Quase um mês após ser detido, porém, Lula foi autorizado a receber duas pessoas que não sejam da sua família por semana, em horários fracionados. A magistrada decidiu que os pedidos de visita passariam a ser encaminhados à Polícia Federal, passando por análise judicial caso fossem negados, como ocorre com outros apenados.
“A decisão de restrição das visitas afrontou a Constituição e a LEP, que prevê o tratamento humanitário e o direito à visita em dia determinado. O juiz ou diretor da unidade podem limitar ou restringir a visita, mas tem de haver um fato específico para isso. Nesse caso, a restrição não é por conta de um fato, mas da pessoa do ex-presidente”, salienta Koprowski.
Ainda assim, no último dia 7 de maio, a juíza Carolina Lebbos negou a visita da Comissão de Direitos Humanos da Câmara dos Deputados e da Comissão de Cidadania e Direitos Humanos do Parlamento do MERCOSUL (veja aqui o despacho).
Condenado ou provisório?
Uma outra polêmica com relação à detenção do ex-presidente diz respeito à sua prisão em segunda instância.
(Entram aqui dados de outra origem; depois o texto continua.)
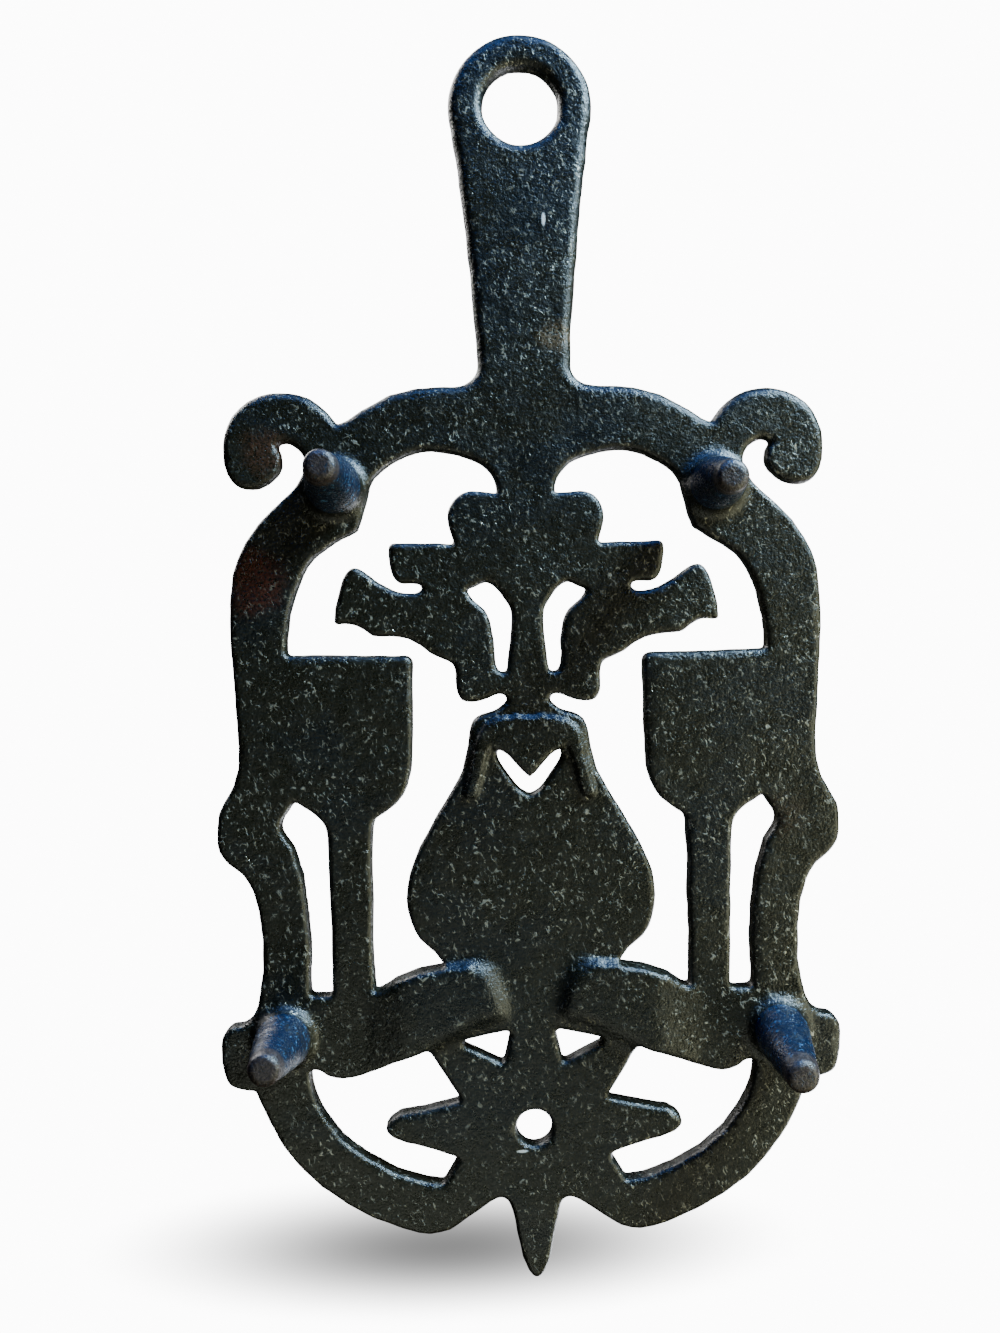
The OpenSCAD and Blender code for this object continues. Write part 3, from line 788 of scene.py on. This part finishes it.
# %% The room
shade_middle = (0.044, -0.466, 1)    # where the shadow lies, as a slope from straight up
shade_half = 0.28, 0.061             # its half width and half height, as slopes
shade_left = 0.025                   # the share of white left in its middle
room = Shop(bpy.data.worlds.new("room"))
bpy.context.scene.world = room.holder
room.node("ShaderNodeTexCoord")
ray = Wire(room, room.last.outputs["Generated"])
up = room.node("ShaderNodeSeparateXYZ", {}, {0: ray}, "Z")
spot = room.node("ShaderNodeVectorMath", {"operation": "DIVIDE"}, {0: ray, 1: up}) - shade_middle
spot = spot * (1 / shade_half[0], 1 / shade_half[1], 0)
gone = room.node("ShaderNodeVectorMath", {"operation": "LENGTH"}, {0: spot}, "Value")
depth = room.band(gone, 1.0, 0.0) * room.band(up, 0.0, 0.1)
kept = room.node("ShaderNodeMath", {"operation": "POWER"}, {0: shade_left, 1: depth})
white = room.node("ShaderNodeBackground", {}, {"Color": (1, 1, 1, 1), "Strength": white_glow})
black = room.node("ShaderNodeBackground", {}, {"Color": (0, 0, 0, 1), "Strength": 1.0})
dim = room.node("ShaderNodeBackground", {}, {"Color": (0.65, 0.68, 0.5, 1), "Strength": 0.02})
seen = room.node("ShaderNodeMixShader", {}, {0: kept, 1: black, 2: white})
camera_ray = room.node("ShaderNodeLightPath", out="Is Camera Ray")
room.node("ShaderNodeOutputWorld", {}, {
    "Surface": room.node("ShaderNodeMixShader", {}, {0: camera_ray, 1: dim, 2: seen})})
print(len(bpy.data.lights), "lamps")

# %% [markdown]
# The camera lies under the trivet and looks straight up at it, with the handle at the top of the picture.
# It is close, about a span away, which is why the feet splay outward.

# %% Camera
away = 248                           # mm from the level that fills the picture
level = plate_under + 2.8            # mm, that level
rows, row_height = 1333, 0.1855      # the picture's height, and the mm at that level in each row
film = 36                            # mm, its longer side
roll, yaw = radians(0.82), radians(1.8)
eye = Vector((5.5, 6.2, level - away)) * MM
lens = bpy.data.cameras.new("camera")
lens.lens = film * away / (row_height * rows)
lens.shift_x, lens.shift_y = 2.5 / rows - lens.lens / film * tan(yaw), -44.7 / rows
lens.clip_start = 0.01
camera = bpy.data.objects.new("camera", lens)
right, upright = Vector((-cos(roll), -sin(roll), 0)), Vector((-sin(roll), cos(roll), 0))
ahead = Vector((0, 0, 1))
axes = right * cos(yaw) - ahead * sin(yaw), upright, -right * sin(yaw) - ahead * cos(yaw)
camera.matrix_world = Matrix.Translation(eye) @ Matrix(axes).transposed().to_4x4()
bpy.context.scene.collection.objects.link(camera)
bpy.context.scene.camera = camera
print("camera at", [round(v * 1000, 1) for v in eye], "mm")
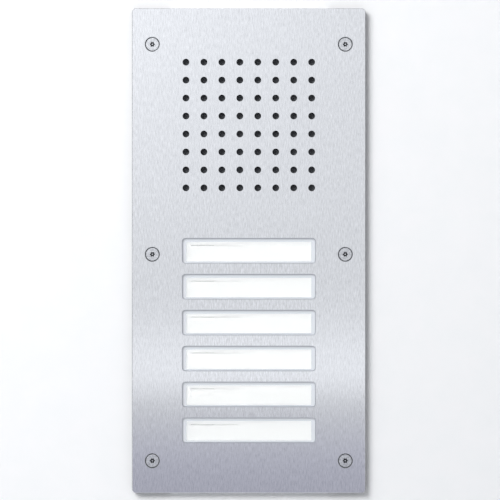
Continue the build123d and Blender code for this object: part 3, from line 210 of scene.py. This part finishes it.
lit = node(tree, "ValToRGB", [("Fac", frost.outputs["Result"])], stops=[(0.0, "000000"), (1.0, "D8DCE2")])
colour = node(tree, "ValToRGB", [("Fac", frost.outputs["Result"])], stops=[(0.0, "FCFDFD"), (1.0, "C4C7CC")])
feed(tree, shader, Base_Color=colour.outputs["Color"],
     Roughness=blurred.outputs[0], Transmission_Weight=see_through.outputs["Result"],
     Emission_Color=lit.outputs["Color"])
dress(clear, *[f"button_cap_{number}" for number in buttons])

for number in buttons:
    card, tree, shader, place = surface(
        f"paper card {number}, coated, printed", Roughness=0.6, Emission_Strength=0.46)
    low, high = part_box(f"label_card_{number}")
    # a plain rule near the card's upper left corner: dark for its first stretch, then fainter
    corner = node(tree, "VectorMath", [(0, place), (1, (low.x, 0, high.z))], operation="SUBTRACT")
    split = node(tree, "SeparateXYZ", [("Vector", corner.outputs["Vector"])])
    rule_drop, rule_half = 2.95 * MM, 0.36 * MM
    line = node(tree, "Math", [(0, split.outputs["Z"]), (1, -rule_drop), (2, rule_half)], operation="COMPARE")
    along = node(tree, "MapRange", [("Value", split.outputs["X"]), ("From Min", 0.0),
                                    ("From Max", high.x - low.x)])
    ink = node(tree, "ValToRGB", [("Fac", along.outputs["Result"])],
               stops=[(0.0, "000000"), (0.03, "A2A2A2"), (0.22, "888888"), (0.42, "000000")])
    ink.color_ramp.interpolation = "CONSTANT"
    inked = node(tree, "Math", [(0, line.outputs["Value"]), (1, ink.outputs["Color"])], operation="MULTIPLY")
    fibre = node(tree, "TexNoise", [("Vector", place), ("Scale", 1 / (0.8 * MM)), ("Detail", 4.0)])
    pulp = node(tree, "MapRange", [("Value", fibre.outputs["Fac"]), ("To Min", 0.95), ("To Max", 1.0)])
    clean = node(tree, "Math", [(0, pulp.outputs["Result"]), (1, inked.outputs["Value"])],
                 operation="SUBTRACT")
    tone = node(tree, "VectorMath", [(0, linear("F8F8F6")[:3]), ("Scale", clean.outputs["Value"])],
                operation="SCALE")
    feed(tree, shader, Base_Color=tone.outputs["Vector"], Emission_Color=tone.outputs["Vector"])
    dress(card, f"label_card_{number}")

opal, tree, shader, place = surface(
    "polycarbonate, opal, satin", Roughness=0.4, IOR=1.585,
    Subsurface_Weight=0.2, Subsurface_Radius=(0.002, 0.002, 0.002), Subsurface_Scale=1.0)
cloud = node(tree, "TexNoise", [("Vector", place), ("Scale", 1 / (6 * MM)), ("Detail", 2.0)])
colour = node(tree, "ValToRGB", [("Fac", cloud.outputs["Fac"])], stops=[(0.3, "D9DCDF"), (0.7, "EBEDEF")])
feed(tree, shader, Base_Color=colour.outputs["Color"])
dress(opal, *[f"button_carriage_{number}" for number in buttons])


# Return springs: two under each button, five turns of 0.5 mm spring steel wire, coiled cold with open ends.
# They shorten as their button goes in, so each pair is a piece of its own in place of the rigid set.
springs_low, springs_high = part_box("button_springs")
wire, turns = 0.5 * MM, 5
coil_radius = 2.25 * MM
spring_side = springs_high.x - coil_radius - wire / 2
seat = springs_high.y - wire / 2
lead = (springs_high.y - springs_low.y - wire) / turns
spring_steel, tree, shader, place = surface("spring steel wire, drawn", Metallic=1.0, Roughness=0.32)
draw_marks = node(tree, "TexNoise", [("Vector", place), ("Scale", 1 / (0.3 * MM)), ("Detail", 3.0)])
colour = node(tree, "ValToRGB", [("Fac", draw_marks.outputs["Fac"])],
              stops=[(0.3, "8E9093"), (0.7, "C6C8CA")])
feed(tree, shader, Base_Color=colour.outputs["Color"])
for number in buttons:
    low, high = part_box(f"button_cap_{number}")
    row = (low.z + high.z) / 2
    coils = []
    for side in (-1, 1):
        bpy.ops.object.select_all(action="DESELECT")
        bpy.ops.mesh.primitive_circle_add(
            vertices=10, radius=wire / 2, fill_type="NOTHING", location=(coil_radius, 0, 0),
            rotation=(math.radians(90), 0, 0))
        bpy.ops.object.transform_apply(location=True, rotation=True, scale=True)
        coil = bpy.context.object
        winding = coil.modifiers.new("winding", "SCREW")
        winding.axis = "Z"
        winding.angle = math.tau
        winding.iterations = turns
        winding.screw_offset = lead
        winding.steps = winding.render_steps = 28
        bpy.ops.object.modifier_apply(modifier="winding")
        # close the two cut ends of the wire
        bpy.ops.object.mode_set(mode="EDIT")
        bpy.ops.mesh.select_mode(type="EDGE")
        bpy.ops.mesh.select_all(action="DESELECT")
        bpy.ops.mesh.select_non_manifold()
        bpy.ops.mesh.edge_face_add()
        bpy.ops.mesh.select_all(action="SELECT")
        bpy.ops.mesh.normals_make_consistent(inside=False)
        bpy.ops.object.mode_set(mode="OBJECT")
        bpy.ops.object.shade_smooth_by_angle(angle=math.radians(50))
        coil.rotation_euler = (math.radians(90), 0, 0)
        coil.location = (side * spring_side, seat, row)
        bpy.ops.object.transform_apply(location=True, rotation=True, scale=True)
        coils.append(coil)
    coils[0].select_set(True)
    bpy.ops.object.join()
    pair = bpy.context.object
    pair.name = f"return_springs_{number}"
    pair.data.materials.append(spring_steel)
    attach(pair, "panel")
    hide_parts("button_springs")
    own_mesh(pair)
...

Em debate exaustivo promovido no Supremo Tribunal Federal, os ministros decidiram, por 6 votos a 5, que condenados em segunda instância poderiam ser detidos, o que levou à quase imediata prisão do ex-presidente.
Para o advogado criminalista, trata-se de uma decisão que foi justificada pelos ministros como uma possibilidade de reduzir a impunidade para criminosos de colarinho branco. “Quiseram passar para a sociedade uma espécie de respaldo quanto à essa sensação de impunidade, pois já havia uma espécie de clamor social disseminado entre os juízes”, contextualiza.
De acordo com Koprowski esse novo entendimento engatilha uma outra polêmica. Isso porque, mesmo que os recursos não tenham sido esgotados, Lula já cumpre pena. Mas, para ele, em uma condição de preso provisório. “A regra do sistema processual penal brasileiro é a prisão após declarada a culpa em sentença transitado em julgado. A exceção aplica-se à prisão preventiva, portanto, a regra é a liberdade”, argumenta.
Segundo Melo, no entanto, uma vez que o STF decidiu pela prisão em segunda instância, Lula já é considerado condenado, ainda que não se tenha esgotado a fase de recursos. “Foi um ato a mais de seletividade, já que há mais de 40% de presos provisórios no país e um índice sequer calculado de presos em primeira instância. Essa decisão força a revisão dos processos dos mais de 700 mil presos no país”, afirma. Ainda de acordo com ele, o argumento de que as detenções em segunda instância diminuem a impunidade é falacioso. “Esta decisão tende a contribuir com a seletividade penal e com o encarceramento abusivo”.